Helping Patients Access Investigational Treatments - Cancer Commons

For some advanced cancer patients, the best course of action may lie beyond standard treatment options. Some of these patients can enroll in clinical trials that investigate promising new treatments. But others may find their best option is to apply for individual “expanded access” to an investigational treatment.

Here our Curious Dr. George asks two leaders from the Reagan-Udall Foundation for the Food and Drug Administration (FDA) how their organization supports the FDA by striving to facilitate patient access to investigational products:

Curious Dr. George: The goals and process of “Right to Try” legislation have blended with existing policies and practices of expanded access to investigational treatments for patients beyond standard of curative care—especially for those with cancer. How does the Reagan-Udall Foundation for the FDA help physicians better serve their patients’ needs by more easily navigating expanded access, including use of institutional review boards (IRBs) for Investigational New Drugs (IND) for individual patients?

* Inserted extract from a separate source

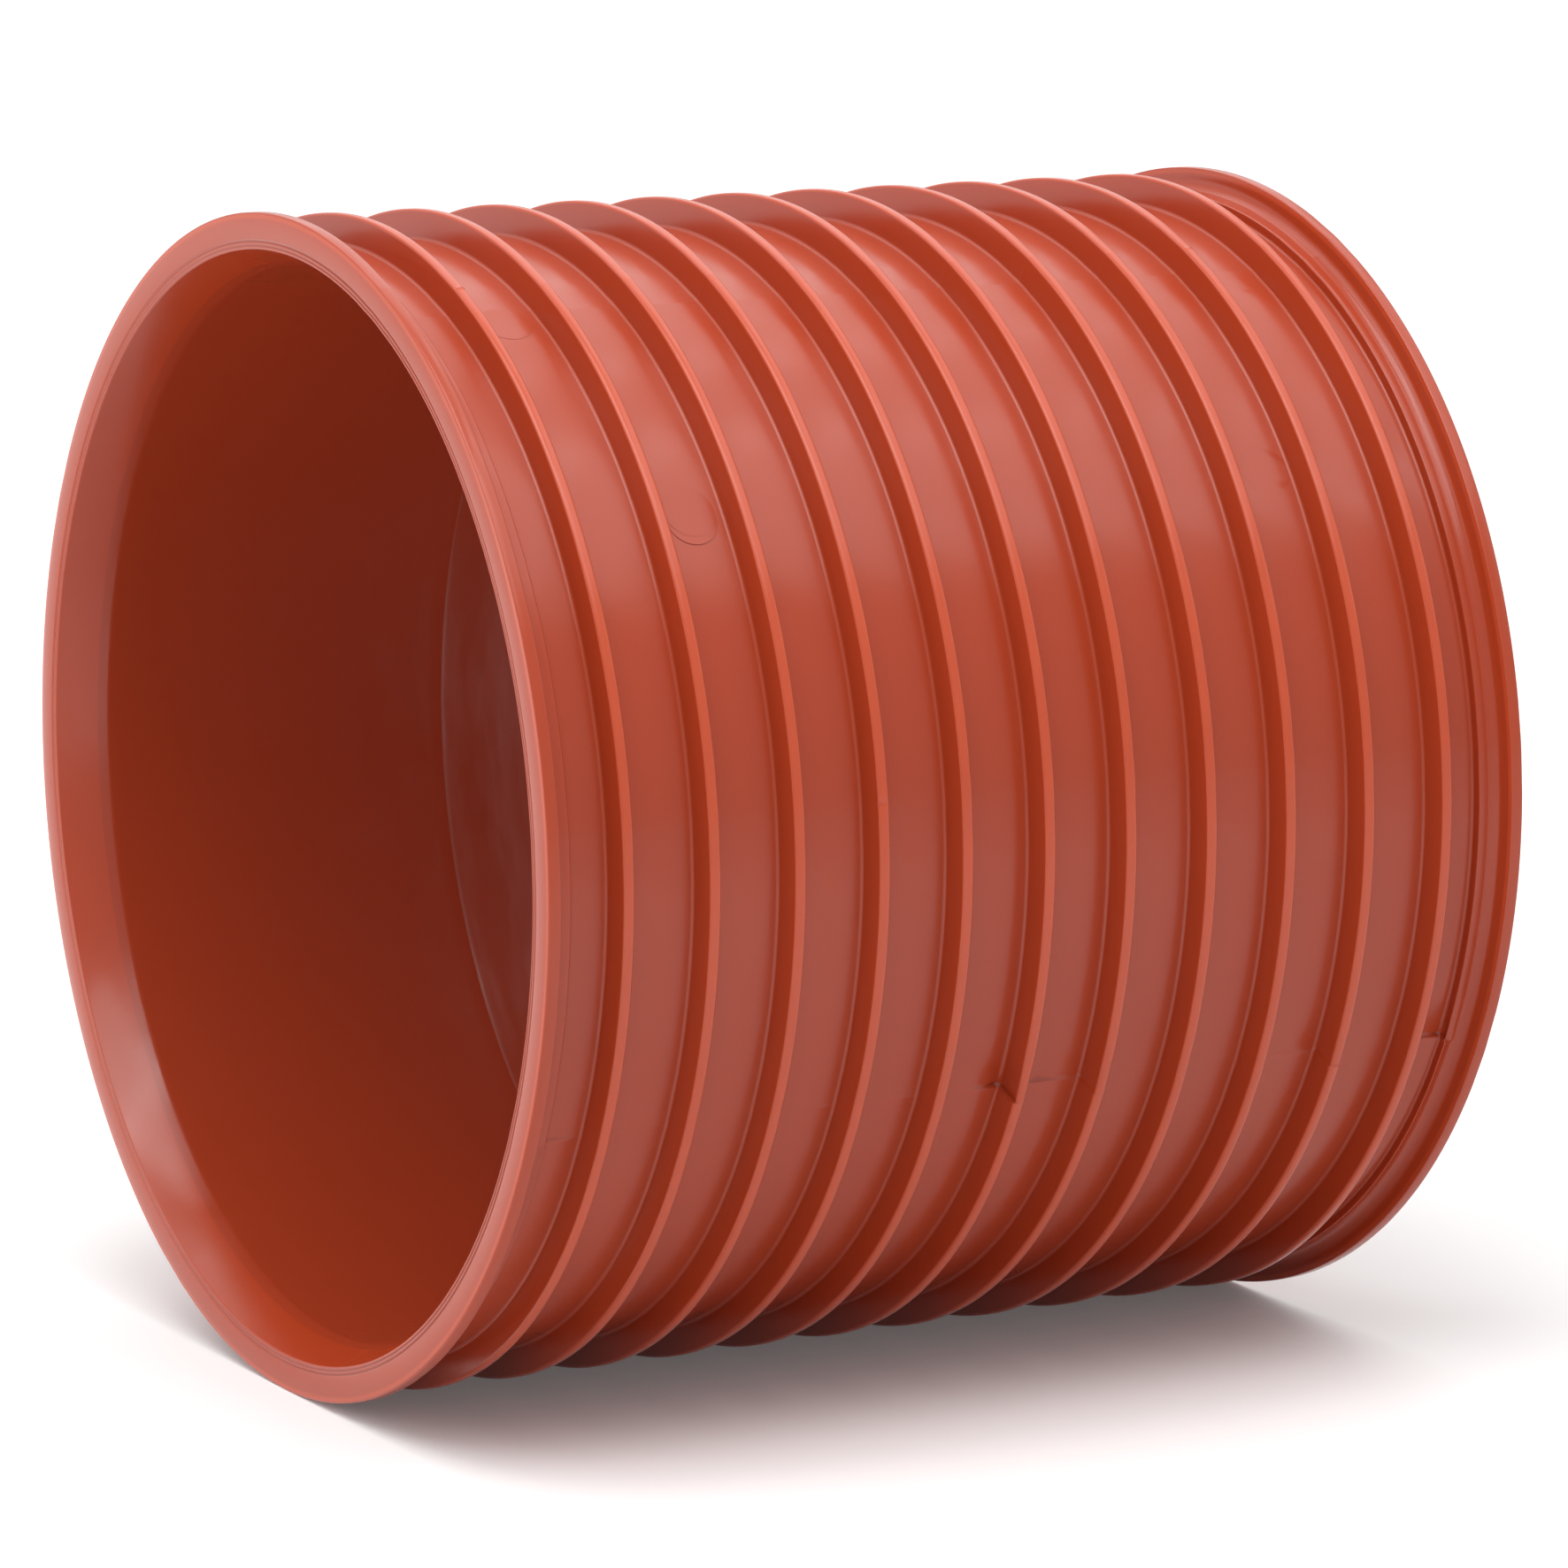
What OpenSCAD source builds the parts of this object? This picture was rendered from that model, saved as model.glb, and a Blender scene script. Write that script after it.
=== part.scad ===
// Ribbed sleeve coupling for large drain pipe, one moulded piece.
// Millimetres. The pipe axis is X, +Z is up, and the origin is the middle of the axis.
// The coupling lies on the two rims at its ends.

/* [Bore] */
// bore diameter, a 315 pipe with 1 mm of play a side
bore_d = 317; // [200:1:450]
// whole length along the axis
length = 319; // [150:1:600]
// wall between the bore and the valleys
wall = 5.4; // [5:0.1:12]

/* [Lead-in] */
// depth of the cone inside each mouth
lead_depth = 16.1; // [4:0.1:40]
// how far the cone opens the mouth, on the radius
lead_rise = 4.8; // [1:0.1:5]

/* [Ribs] */
// number of tall ribs, spread evenly between the shoulders
rib_count = 11; // [3:1:16]
// open valley between a shoulder and the first rib
end_gap = 12.2; // [6:0.1:30]
// rib height over the valleys
rib_height = 8.9; // [6:0.1:16]
// rib thickness at the crest
rib_top = 3.4; // [2:0.1:8]
// how much thicker the rib is low down, each side
rib_draft = 0.6; // [0:0.1:1.5]
// radius in the corners at the foot of ribs and shoulders
rib_foot = 1.5; // [0.5:0.1:3]

/* [Ends] */
// how far the end rims stand over the ribs
rim_rise = 1.2; // [0.2:0.1:4]
// width of the end rim
rim_width = 4.5; // [3:0.1:8]
// height of the shoulder step over the valleys
shoulder_height = 4.0; // [2:0.1:7]
// width of the shoulder step
shoulder_width = 7.0; // [3:0.1:14]
// radius in the corner between shoulder and rim
rim_foot = 4.0; // [1:0.1:6]

/* [Face] */
// width of the lowered ring round the mouth
lip_width = 2.9; // [1:0.1:3.6]
// depth of the lowered ring
lip_step = 0.4; // [0.1:0.05:1]

/* [Edges] */
// bevel on outer edges
edge_break = 0.4; // [0.1:0.05:0.8]

/* [Hidden] */
$fn = 96;
half = length / 2;
bore_r = bore_d / 2;
mouth_r = bore_r + lead_rise;
lip_r = mouth_r + lip_width;
valley_r = bore_r + wall;
shoulder_r = valley_r + shoulder_height;
crest_r = valley_r + rib_height;
rim_r = crest_r + rim_rise;
rim_in = half - rim_width;
shoulder_in = rim_in - shoulder_width;
first_rib = -(shoulder_in - end_gap - rib_top / 2);
rib_pitch = -2 * first_rib / (rib_count - 1);

// a foot's curve stays inside the walls that it joins, with this much flat left beside it
flat = 0.1;
shoulder_foot = min(rib_foot, shoulder_height - edge_break - flat);
rim_curve = min(rim_foot, shoulder_width - edge_break - flat, rim_r - shoulder_r - edge_break - flat);
climb = [0 : 30 : 90];
fall = [90 : -30 : 0];

// hollow quarter round between a floor at radius r and a wall at x; side says where the floor lies
function foot(r, x, size, side, angles) =
    [for (a = angles) [r + size * (1 - cos(a)), x + side * size * (1 - sin(a))]];

// outline of the end step at the low end, from the face to the first valley
function end_low() = concat(
    [
        [lip_r, -half],
        [rim_r - edge_break, -half],
        [rim_r, -half + edge_break],
        [rim_r, -rim_in - edge_break],
        [rim_r - edge_break, -rim_in]
    ],
    foot(shoulder_r, -rim_in, rim_curve, 1, fall),
    [
        [shoulder_r, -shoulder_in - edge_break],
        [shoulder_r - edge_break, -shoulder_in]
    ],
    foot(valley_r, -shoulder_in, shoulder_foot, 1, fall)
);

// outline of one rib whose middle is at x
function rib_at(x) = concat(
    foot(valley_r, x - rib_top / 2 - rib_draft, rib_foot, -1, climb),
    [
        [crest_r - edge_break, x - rib_top / 2],
        [crest_r, x - rib_top / 2 + edge_break],
        [crest_r, x + rib_top / 2 - edge_break],
        [crest_r - edge_break, x + rib_top / 2]
    ],
    foot(valley_r, x + rib_top / 2 + rib_draft, rib_foot, 1, fall)
);

// the same outline seen from the other end
function flipped(list) = [for (i = [len(list) - 1 : -1 : 0]) [list[i][0], -list[i][1]]];

// outline of the mouth at the low end, from the bore to the face
function mouth_low() = [
    [bore_r, -half + lead_depth],
    [mouth_r, -half + lip_step],
    [lip_r, -half + lip_step]
];

module coupling() {
    section = concat(
        mouth_low(),
        end_low(),
        [for (i = [0 : rib_count - 1], p = rib_at(first_rib + i * rib_pitch)) p],
        flipped(end_low()),
        flipped(mouth_low())
    );
    color([0.68, 0.25, 0.18])
        rotate([0, 90, 0])
            rotate_extrude($fn = 180)
                polygon(section);
}

coupling();
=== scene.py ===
import bpy, bmesh, math
from mathutils import Matrix, Vector, noise


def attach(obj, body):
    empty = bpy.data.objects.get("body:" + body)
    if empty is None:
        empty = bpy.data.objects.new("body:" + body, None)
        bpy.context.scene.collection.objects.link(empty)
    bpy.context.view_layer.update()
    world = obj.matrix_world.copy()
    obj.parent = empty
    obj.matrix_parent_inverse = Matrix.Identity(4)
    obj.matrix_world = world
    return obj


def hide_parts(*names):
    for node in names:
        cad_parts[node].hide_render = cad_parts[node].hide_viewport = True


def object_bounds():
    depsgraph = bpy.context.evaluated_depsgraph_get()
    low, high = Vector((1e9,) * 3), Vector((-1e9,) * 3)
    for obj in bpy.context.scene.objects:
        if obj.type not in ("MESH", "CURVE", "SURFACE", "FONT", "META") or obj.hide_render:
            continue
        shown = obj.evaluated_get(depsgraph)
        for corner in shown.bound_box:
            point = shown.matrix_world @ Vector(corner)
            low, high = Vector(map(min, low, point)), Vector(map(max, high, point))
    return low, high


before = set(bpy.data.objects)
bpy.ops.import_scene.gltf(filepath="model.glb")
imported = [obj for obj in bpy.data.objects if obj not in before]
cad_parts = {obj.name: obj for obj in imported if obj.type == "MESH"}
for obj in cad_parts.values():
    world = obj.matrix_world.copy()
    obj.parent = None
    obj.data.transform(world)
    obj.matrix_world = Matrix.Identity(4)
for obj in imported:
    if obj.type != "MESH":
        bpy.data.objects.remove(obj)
cadBox = [[float(v) for v in corner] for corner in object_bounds()]
mm = 0.001


# camera, from the fit of the photo's rings
cameraValues = {
    "place": (-1.0580, -1.9386, 0.3704),   # metres, axis of the coupling is z = 0
    "forward": (0.47537, 0.86364, -0.16777),
    "lens": 170.28,                        # on a 36 mm wide sensor
}


def makeCamera(v):
    data = bpy.data.cameras.new("photoCamera")
    data.sensor_width = 36.0
    data.lens = v["lens"]
    data.clip_end = 100.0
    cam = bpy.data.objects.new("photoCamera", data)
    forward = Vector(v["forward"]).normalized()
    right = forward.cross(Vector((0, 0, 1))).normalized()
    up = right.cross(forward)
    turn = Matrix((right, up, -forward)).transposed().to_4x4()
    cam.matrix_world = Matrix.Translation(v["place"]) @ turn
    bpy.context.scene.collection.objects.link(cam)
    bpy.context.scene.camera = cam
    return cam


camera = makeCamera(cameraValues)
print("camera stands")


# materials
def linearFromHex(text):
    text = text.lstrip("#")
    parts = [int(text[i:i + 2], 16) / 255 for i in (0, 2, 4)]
    return tuple(p / 12.92 if p <= 0.04045 else ((p + 0.055) / 1.055) ** 2.4 for p in parts) + (1.0,)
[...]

Susan C. Winckler, RPh, Esq. and Lea Ann Browning-McNee, MS, of the Reagan-Udall Foundation for the FDA: Expanded access, sometimes called compassionate use, provides a pathway to investigational treatments not approved by the FDA for patients who have serious or life-threatening illnesses and cannot participate in clinical trials. Single-patient expanded access allows a treating physician to request an investigational product from a pharmaceutical company on behalf of an individual patient. Typically, FDA approves close to 99% of single-patient expanded access requests.